You cannot create a sentence like “I like to do~” or “I haven’t done~”.
You will have to learn this form anyway.
And making this form from masu form is quite a pain in the neck.
The other way around, however, is easy.
So it’s best to memorize verbs in this form first and then change into masu form.

There are two types of verbs
-iru / eru ending vebrs” and “others“.

If the verb ends in -iru /eru, get rid of る and put ます.
食べる tabE-RU – to eat -> 食べます tabe-MASU
見る mI-RU – to see / look / watch -> 見ます mi-MASU

For other verbs, such as
話す hanasU – to speak,

Change U into I and put ます.
話す hanasU -> 話します hanash-IMASU.
*We don’t have “si” sound, but only “sHi”.

買う kaU – to buy -> 買います kaIMASU

The other way around, i.e from masu form to plain form, is tricky.
For example, “聞きます kiki-masu”, you cannot guess if its plain form is :
ききる kiki-RU or 2. きく kikU.
And the correct one is the second one. 聞く kikU -> 聞きます kikI-masu.

So whenever you take notes or put verbs in Anki, always memorize verbs in plain form.
It just makes more sense to learn the plain form first.
Learning plain forms after masu-form is like non-English speakers,
say me, trying to learn verbs like “doES” before “do” or “has” before “have”.

If you are learning Japanese in Japan, then the situation could be different,
but if you are trying to learn on your own or online,
then you will want to make some friends or language-partners
through websites like lang-8, italki or interpals, right?
To be honest, getting messages from someone in such a formal speech is quite…boring.
On the internet, Japanese people talk more frankly than in real life. Haha
Chatting with someone in formal speech is very weird and feels distant.
Try to message them in informal speech, it definitely impresses them more.
Well, if they are not too much older than you…
My non-Japanese friends who speak Japanese well know this fact very well.

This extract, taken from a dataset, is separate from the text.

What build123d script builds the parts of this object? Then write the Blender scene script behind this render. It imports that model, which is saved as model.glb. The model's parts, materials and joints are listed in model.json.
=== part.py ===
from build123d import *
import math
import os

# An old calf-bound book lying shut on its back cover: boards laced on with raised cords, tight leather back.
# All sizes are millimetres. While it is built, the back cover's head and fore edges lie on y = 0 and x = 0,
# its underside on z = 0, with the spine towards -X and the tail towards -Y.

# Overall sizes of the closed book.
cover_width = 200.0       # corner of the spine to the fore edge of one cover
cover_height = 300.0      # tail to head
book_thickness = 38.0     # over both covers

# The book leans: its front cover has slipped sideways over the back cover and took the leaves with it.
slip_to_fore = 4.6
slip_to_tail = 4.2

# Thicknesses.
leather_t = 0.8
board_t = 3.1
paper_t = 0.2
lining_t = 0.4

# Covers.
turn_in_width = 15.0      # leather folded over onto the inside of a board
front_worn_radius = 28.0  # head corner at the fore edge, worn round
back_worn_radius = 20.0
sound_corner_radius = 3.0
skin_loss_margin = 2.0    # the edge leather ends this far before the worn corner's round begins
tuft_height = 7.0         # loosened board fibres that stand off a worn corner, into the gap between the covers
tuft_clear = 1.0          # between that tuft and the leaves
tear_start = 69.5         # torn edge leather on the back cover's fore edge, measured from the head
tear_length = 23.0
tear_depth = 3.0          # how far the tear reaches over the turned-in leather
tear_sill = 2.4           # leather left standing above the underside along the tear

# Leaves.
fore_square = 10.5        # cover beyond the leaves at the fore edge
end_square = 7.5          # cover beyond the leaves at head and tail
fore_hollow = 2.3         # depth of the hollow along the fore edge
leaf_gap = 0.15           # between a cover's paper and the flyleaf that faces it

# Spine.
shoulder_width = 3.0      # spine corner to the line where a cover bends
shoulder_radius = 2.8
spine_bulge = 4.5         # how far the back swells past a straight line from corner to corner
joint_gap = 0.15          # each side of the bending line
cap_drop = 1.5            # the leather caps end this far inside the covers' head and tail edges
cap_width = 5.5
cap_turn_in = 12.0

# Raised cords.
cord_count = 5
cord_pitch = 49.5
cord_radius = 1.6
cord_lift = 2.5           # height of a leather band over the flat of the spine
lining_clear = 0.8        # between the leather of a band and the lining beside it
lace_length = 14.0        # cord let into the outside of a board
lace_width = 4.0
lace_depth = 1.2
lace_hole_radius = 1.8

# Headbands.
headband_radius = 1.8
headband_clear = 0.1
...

But still I want to be polite no matter what!!!!
Oh…then you do still need to learn this plain form.
Because in order to say “Could you…?” “May I…?”,
you will have to conjugate verbs.
And again, it’s 100 % easier to conjugate from plain form than “masu form”.
For making these forms, it’s a bit difficult
and you need to learn the form called “TE-form“,
I explained in this article, so check it out.

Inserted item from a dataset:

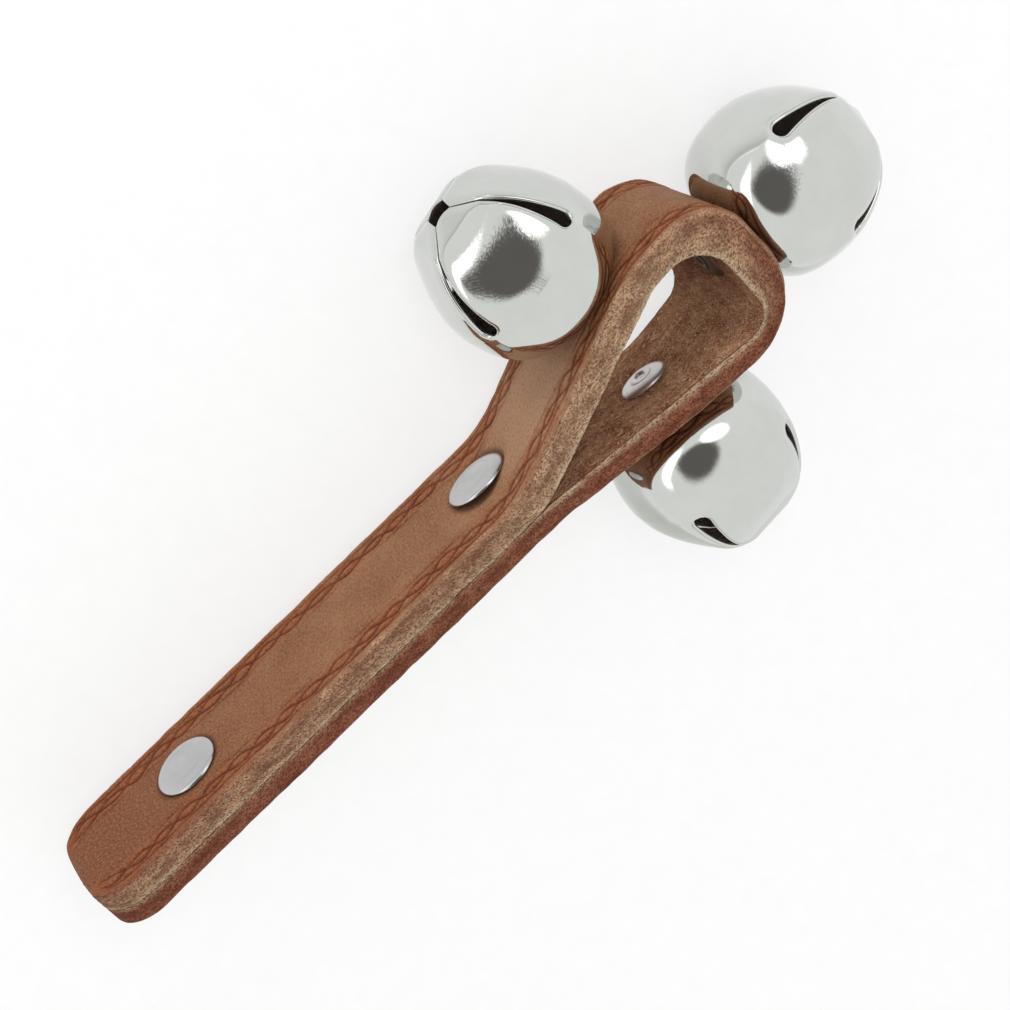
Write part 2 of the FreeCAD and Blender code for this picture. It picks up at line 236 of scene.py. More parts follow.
# Colours are (red, green, blue), in linear light.
DULL_TAN = (0.190, 0.076, 0.035)
BRIGHT_TAN = (0.258, 0.122, 0.060)
DYED_TAN = (0.150, 0.043, 0.019)
# Painted light: the paler tan along the front run, where the front bell throws light onto the
# strap.
PAINTED_BELL_LIGHT_TAN = (0.46, 0.272, 0.165)
BORDER_RED = (0.245, 0.068, 0.023)
PALE_FLECK = (0.35, 0.205, 0.105)
DARK_FLECK = (0.080, 0.029, 0.014)
PRESSED_RED = (0.085, 0.014, 0.006)
# Painted shadow round the handle rivets' caps.
PAINTED_CAP_SHADOW = (0.030, 0.010, 0.006)
RAW_FIBRES = ((0.140, 0.060, 0.034), (0.520, 0.340, 0.212))     # dark and light ones
DYED_FIBRES = ((0.095, 0.024, 0.013), (0.310, 0.125, 0.073))
FRAYED_FIBRES = (0.56, 0.44, 0.29)
SUEDE = ((0.350, 0.118, 0.058), (0.720, 0.370, 0.205))
SUEDE_TIPS = (0.95, 0.72, 0.47)
SUEDE_PITS = (0.085, 0.028, 0.015)
# Painted shade inside the loop's turn.
SUEDE_TURN_SHADE = (0.12, 0.028, 0.013)


def strap_noise(tree, stretch, scale, detail, roughness, distortion=0.0):
    return add(tree, "TexNoise", Vector=coordinates(tree, stretch), Scale=scale, Detail=detail,
               Roughness=roughness, Distortion=distortion).outputs[0]


def strap_value(tree, name):
    """One of the values that the strap's mesh holds at each of its points."""
    return add(tree, "Attribute", {"attribute_name": name}).outputs["Fac"]


def edge_fibres(tree, redness):
    """The colour of cut leather: short pale and dark fibres, redder where the dye went in."""
    fibres = strap_noise(tree, (0.7, 1.2, 1.2), 3600.0, 2.0, 0.6)
    clumps = strap_noise(tree, (0.35, 1, 1), 500.0, 4.0, 0.7)
    dark, light = (mix(tree, redness, raw, dyed) for raw, dyed in zip(RAW_FIBRES, DYED_FIBRES))
    colour = mix(tree, steps(tree, fibres, (0.34, 0.0), (0.62, 1.0)), dark, light)
    colour = mix(tree, steps(tree, clumps, (0.36, 0.75), (0.60, 0.0)), colour, dark)
    return colour, fibres, clumps


def painted_shadow_round_cap(tree, along, across):
    """Painted shadow round a handle rivet's cap: 1 under the cap, 0 a little way outside its rim,
    with a soft edge between.
    """
    place = add(tree, "Attribute", {"attribute_name": "strap_place"})
    distance = add(tree, "VectorMath", {"operation": "DISTANCE"})
    plug(tree, distance.inputs[0], place.outputs["Vector"])
    plug(tree, distance.inputs[1], (along * MM, across * MM, 0.0))
    in_cap_widths = calculate(tree, "DIVIDE", distance.outputs["Value"], 2 * CAP_RADIUS * MM)
    return steps(tree, in_cap_widths, (0.505, 0.70), (0.575, 0.0))


def grain_leather():
    """Oiled harness leather: tan, with a redder embossed border and dark red pressed lines."""
    material, tree = new_material("grain_leather")
    cloud = strap_noise(tree, (1, 1, 1), 90.0, 6.0, 0.6)
    mottle = strap_noise(tree, (1, 1, 1), 2000.0, 3.0, 0.7)
    pores = add(tree, "TexVoronoi", Vector=coordinates(tree, (1, 1.25, 1)), Scale=2600.0).outputs[0]
    wrinkle = strap_noise(tree, (0.35, 1, 1), 700.0, 5.0, 0.6, distortion=0.6)
    red = strap_value(tree, "redness")
    worn = strap_value(tree, "worn")

    colour = mix(tree, steps(tree, cloud, (0.35, 0.0), (0.65, 1.0)), DULL_TAN, BRIGHT_TAN)
    colour = mix(tree, calculate(tree, "MULTIPLY", red, 0.9), colour, DYED_TAN)
    # Painted light: the strap is lightened along the front run, under the front bell.
    painted_bell_light = calculate(tree, "MULTIPLY", strap_value(tree, "pale"), 0.60)
    colour = mix(tree, painted_bell_light, colour, PAINTED_BELL_LIGHT_TAN)
    streaks = calculate(tree, "MULTIPLY", strap_value(tree, "border"),
                        steps(tree, wrinkle, (0.38, 0.10), (0.60, 0.90)))
    colour = mix(tree, streaks, colour, BORDER_RED)
    colour = mix(tree, steps(tree, mottle, (0.46, 0.0), (0.72, 0.55)), colour, PALE_FLECK)
    colour = mix(tree, steps(tree, mottle, (0.30, 0.65), (0.50, 0.0)), colour, DARK_FLECK)
    fibres, fibre_height, _ = edge_fibres(tree, red)
    worn_here = calculate(tree, "MULTIPLY", worn, steps(tree, wrinkle, (0.36, 0.45), (0.56, 1.0)))
    colour = mix(tree, worn_here, colour, fibres)
    pressed = calculate(tree, "MULTIPLY", strap_value(tree, "groove"),
                        steps(tree, cloud, (0.30, 1.0), (0.70, 0.75)))
    colour = mix(tree, pressed, colour, PRESSED_RED)
    # Painted shadow: the leather is darkened in a ring round each rivet cap, where the cap shades
    # it.
    for along, across in CAP_SPOTS:
        colour = mix(tree, painted_shadow_round_cap(tree, along, across), colour, PAINTED_CAP_SHADOW)

    height = calculate(tree, "ADD", calculate(tree, "MULTIPLY", wrinkle, 0.8),
                       calculate(tree, "MULTIPLY", pores, 0.35))
    height = calculate(tree, "ADD", height, calculate(tree, "MULTIPLY", worn, fibre_height))
    bump = add(tree, "Bump", Height=height, Strength=0.75, Distance=0.00022)
    gloss = steps(tree, mottle, (0.2, 0.46), (0.8, 0.62))
    finish_material(tree, Base_Color=colour, Roughness=gloss, Normal=bump.outputs[0],
                    Specular_IOR_Level=0.08)
    return material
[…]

Also if you learn the negative form of plain verbs, which is easy,
you’ll be able to make a sentence like
“- must do~” , “- don’t have to~” and “Don’t do~”, too.


But I need to learn business Japanese ASAP!
…then masu-form doesn’t help too much anyway…
Yes, masu-form is indeed for formal speech.
However, Japanese has such a huge levels of formality. And it sucks.
You’ll have to learn 尊敬語 “sonkei-go”, 謙譲語 “kenjou-go” and 丁寧語 “teinei-go”.
Learning them even before mastering “plain form” is impossible.
It’s like trying to learn the longest German words possible before learning the short ones.


After all I said though, if you are planning a trip to Japan
and don’t have plenty of time to study before the trip,
go ahead and learn masu form so that you can at least make
simple questions like “Will you…?” “Shall we…?” and so on.

For anyone who is interested in learning with me one on one,
good news! I always introduce plain forms first : )


Also if you are an anime fan, learning casual speech
will help you greatly 
when watching your favourite series x 

Translator / Linguist / Japanese Teacher / Happy World Traveler/ manga, anime, comedy lover. Speaks Japanese, English, Russian and German.


  1. Very informative post! I struggled with this, learning tons of -masu form verbs through self-study. When I listened to conversations in Japanese, I couldn’t understand a word, despite having what I thought was a good foundation of vocabulary and verbs. ありがとうみささん! I love your blog!

    1. デーモンさん、コメントありがとう!^^
      If you watch anime or drama, you’ll mostly hear this plain form, so no wonder it’s hard for beginners to understand some words.
      Now you know what to do! :) I hope your listening comprehension will improve soon.